In 1935 Erwin Schrodinger proposed a famous thought experiment in which a cat was somehow both alive and dead at the same time. Schrodinger was attempting to demonstrate the limitations of quantum mechanics: quantum particles such as atoms can be in two or more different quantum states at the same time but surely, he argued, a classical object made of a large number of atoms, such as a cat, could not be in two different states. Now Jonathan Friedman and co-workers at the State University of New York (SUNY) in Stony Brook have demonstrated a macroscopic Schrodinger cat state for the first time (Nature 406 43). In their experiment a superconducting device is placed in a quantum superposition of two states: one that corresponds to a current flowing through the device in a clockwise direction, and another that corresponds to an anti-clockwise current.

In his original thought experiment, Schrodinger imagined that a cat is locked in a box, along with a radioactive atom that is connected to a vial containing a deadly poison. If the atom decays, it causes the vial to smash and the cat to be killed. When the box is closed we do not know if the atom has decayed or not, which means that it can be in both the decayed state and the non-decayed state at the same time. Therefore, the cat is both dead and alive at the same time – which clearly does not happen in classical physics.

The SUNY-Stony Brook experiment uses superconducting quantum interference devices (SQUIDs). These are ring-shaped devices in which persistent currents, made of billions of pairs of electrons, can circulate in either a clockwise or an anti-clockwise direction without decaying.

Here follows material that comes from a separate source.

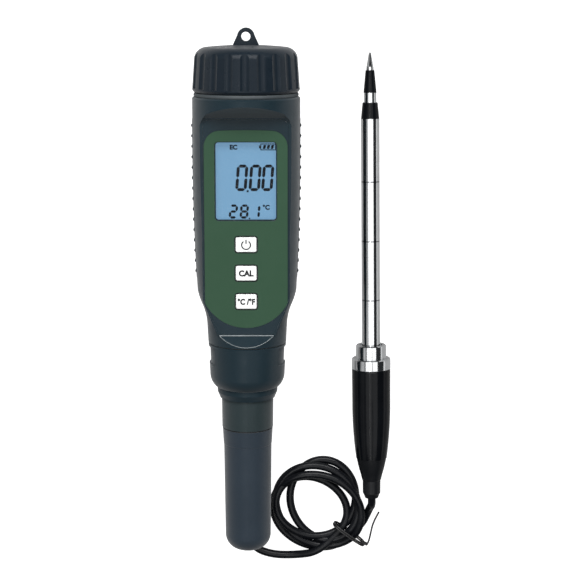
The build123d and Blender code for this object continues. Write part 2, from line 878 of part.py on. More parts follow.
with BuildPart() as probe_handle:
    with BuildSketch(probe_side):
        with BuildLine():
            Polyline((handle_start, 4.72), (handle_start, 7.05), (handle_start + 0.3, 7.26), (130.0, 7.2))
            ThreePointArc((130.0, 7.2), (143.0, 6.8), (boot_start, 5.8))
            Polyline(
                (boot_start, 5.8),
                (boot_start, 3.3),
                (146.0, 3.3),
                (146.0, shank_r + 0.02),
                (ferrule_end + 0.1, shank_r + 0.02),
                (ferrule_end + 0.1, 4.72),
                (handle_start, 4.72),
            )
        make_face()
    revolve(axis=probe_axis)
probe_handle.part.label = "probe_handle"
export_step(probe_handle.part, "parts/probe_handle.step")

with BuildPart() as handle_boot:
    with BuildSketch(probe_side):
        with BuildLine():
            Polyline((146.2, 0), (146.2, 3.28), (boot_start + 0.05, 3.28), (boot_start + 0.05, 5.65))
            ThreePointArc((boot_start + 0.05, 5.65), (155.9, 5.0), (159.2, 4.1))
            Polyline((159.2, 4.1), (161.2, 3.62), (161.5, 3.4), (166.5, 3.35), (167.0, 3.0))
            Polyline((167.0, 3.0), (probe_len, 2.5), (probe_len, 0), (146.2, 0))
        make_face()
    revolve(axis=probe_axis)
handle_boot.part.label = "handle_boot"
export_step(handle_boot.part, "parts/handle_boot.step")

# A temperature sensor in the shaft, behind the electrodes.
with BuildPart() as thermistor:
    with BuildSketch(probe_side):
        Polygon((32.7, 0), (32.9, 0.8), (33.6, 1.3), (40.0, 1.3), (40.0, 0), align=None)
    revolve(axis=probe_axis)
thermistor.part.label = "thermistor"
export_step(thermistor.part, "parts/thermistor.step")

with BuildPart() as probe_wires:
    with BuildSketch(Plane(origin=probe_side.from_local_coords((40.5, 0, 0)), z_dir=tailward)):
        with PolarLocations(1.4, 4):
            Circle(0.5)
    extrude(amount=105.0)
probe_wires.part.label = "probe_wires"
export_step(probe_wires.part, "parts/probe_wires.step")

# ---------------------------------------------------------------- cable
# A thin limp cable: it drops from the bush to the table, lies in a loose coil of four turns
# and climbs to the probe's boot.  The coil is one plain solid of its outer shape.
tie_centre = (21.4, -96.7, 4.0)
tie_plane = Plane(origin=tie_centre, x_dir=(0.81, -0.586, 0), z_dir=(0.586, 0.81, 0))
tie_tail_points = [
    (26.8, -100.6, 3.2),
    (28.6, -100.7, 3.4),
    (29.9, -96.4, 3.0),
    (31.2, -92.0, 2.6),
    (33.0, -88.5, 2.2),
]
with BuildPart() as cable_tie:
    with BuildSketch(tie_plane):
        RectangleRounded(15.6, 8.0, 1.6)
        RectangleRounded(14.4, 6.8, 1.1, mode=Mode.SUBTRACT)
    extrude(amount=0.7, both=True)
    with BuildLine() as tie_tail_path:
        FilletPolyline(*tie_tail_points, radius=bend_radii(tie_tail_points))
    with BuildSketch(tie_tail_path.line ^ 0):
        Circle(0.35)
    sweep(path=tie_tail_path.line)
cable_tie.part.label = "cable_tie"
export_step(cable_tie.part, "parts/cable_tie.step")

with BuildPart() as cord_coil:
    with BuildSketch():
        with Locations(*coil_centres):
            Circle(coil_r)
        make_hull()
        with Locations(coil_hole_centre):
            Ellipse(coil_hole_radii[0], coil_hole_radii[1], mode=Mode.SUBTRACT)
    extrude(amount=coil_height)
    add(cable_tie.part, mode=Mode.SUBTRACT)
cord_coil.part.label = "cord_coil"
export_step(cord_coil.part, "parts/cord_coil.step")

lead_radii = bend_radii(lead_points)
with BuildPart() as cord_lead:
    with BuildLine() as lead_path:
        FilletPolyline(*lead_points, radius=lead_radii)
    with BuildSketch(lead_path.line ^ 0):
        Circle(cord_r)
    sweep(path=lead_path.line)
    add(cord_coil.part, mode=Mode.SUBTRACT)
cord_lead.part.label = "cord_lead"
export_step(cord_lead.part, "parts/cord_lead.step")

tail_radii = bend_radii(tail_points)
with BuildPart() as cord_tail:
    with BuildLine() as tail_path:
        FilletPolyline(*tail_points, radius=tail_radii)
    with BuildSketch(tail_path.line ^ 0):
        Circle(cord_r)
    sweep(path=tail_path.line)
    add(cord_coil.part, mode=Mode.SUBTRACT)
cord_tail.part.label = "cord_tail"
export_step(cord_tail.part, "parts/cord_tail.step")

lead_length = sum(edge.length for edge in lead_path.edges())
tail_length = sum(edge.length for edge in tail_path.edges())
print("lead bend radii", [round(radius, 1) for radius in lead_radii])
print("tail bend radii", [round(radius, 1) for radius in tail_radii])
print("lead length", round(lead_length, 1), "volume", round(cord_lead.part.volume, 1))
print("tail length", round(tail_length, 1), "volume", round(cord_tail.part.volume, 1))
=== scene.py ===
import math

import bmesh
import bpy
from mathutils import Matrix, Vector


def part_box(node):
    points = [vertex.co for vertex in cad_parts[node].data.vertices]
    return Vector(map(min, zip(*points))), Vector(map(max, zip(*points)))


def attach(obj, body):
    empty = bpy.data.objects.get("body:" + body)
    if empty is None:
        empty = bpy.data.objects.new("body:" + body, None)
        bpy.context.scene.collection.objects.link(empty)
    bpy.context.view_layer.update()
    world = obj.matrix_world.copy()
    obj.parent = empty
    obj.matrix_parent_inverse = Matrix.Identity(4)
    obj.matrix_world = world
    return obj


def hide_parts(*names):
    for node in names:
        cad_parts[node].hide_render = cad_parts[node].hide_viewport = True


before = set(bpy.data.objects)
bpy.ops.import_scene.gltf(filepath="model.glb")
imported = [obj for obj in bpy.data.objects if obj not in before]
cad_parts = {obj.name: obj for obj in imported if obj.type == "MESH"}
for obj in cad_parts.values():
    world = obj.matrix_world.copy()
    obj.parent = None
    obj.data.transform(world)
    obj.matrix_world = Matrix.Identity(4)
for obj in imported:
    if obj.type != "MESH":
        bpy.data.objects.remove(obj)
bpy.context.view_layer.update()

# ---------------------------------------------------------------- table, lamps and camera
# A white table under soft studio lamps.  Two broad boxes overhead light the polished steel,
# a narrow strip draws the thin lines on the black handle, and a third box lights from
# behind the cap.  Dim cards fill the sides.
MM = 0.001
scene = bpy.context.scene
scene.view_settings.view_transform = "Standard"

world = bpy.data.worlds.new("studio")
world.use_nodes = True
world.node_tree.nodes["Background"].inputs["Color"].default_value = (0.86, 0.93, 1.0, 1.0)
world.node_tree.nodes["Background"].inputs["Strength"].default_value = 0.03
scene.world = world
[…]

Their device is made from niobium, which is superconducting at the temperatures of 40 millikelvin used in the experiment, and aluminium oxide, which acts as a barrier. A palladium-gold shield protects the device from interactions with the environment that would otherwise wipe out the quantum superpositions being studied.

The system can be represented as a potential well with two minima, both of which contain several bound states, separated by a barrier. Friedman and co-workers start with a current of about 1 microamp flowing in, say, the clockwise direction. Next they illuminate the SQUID with microwaves which excite the system to a clockwise state with higher energy. The system can now tunnel from the clockwise state into the anti-clockwise state, and back.

The question is essentially whether the system remembers or forgets its quantum state as it tunnels. To answer this the Stony Brook team measures the probability of finding the current flowing in the anti-clockwise direction as the shape of the double-well potential is changed. The results are exactly as predicted by assuming that the system is in a macroscopic superposition of states. The difference between the two states corresponds to a current of 2 to 3 microamps or a magnetic moment of 10 billion Bohr magnetons, which is “truly macroscopic” according to Friedman and co-workers.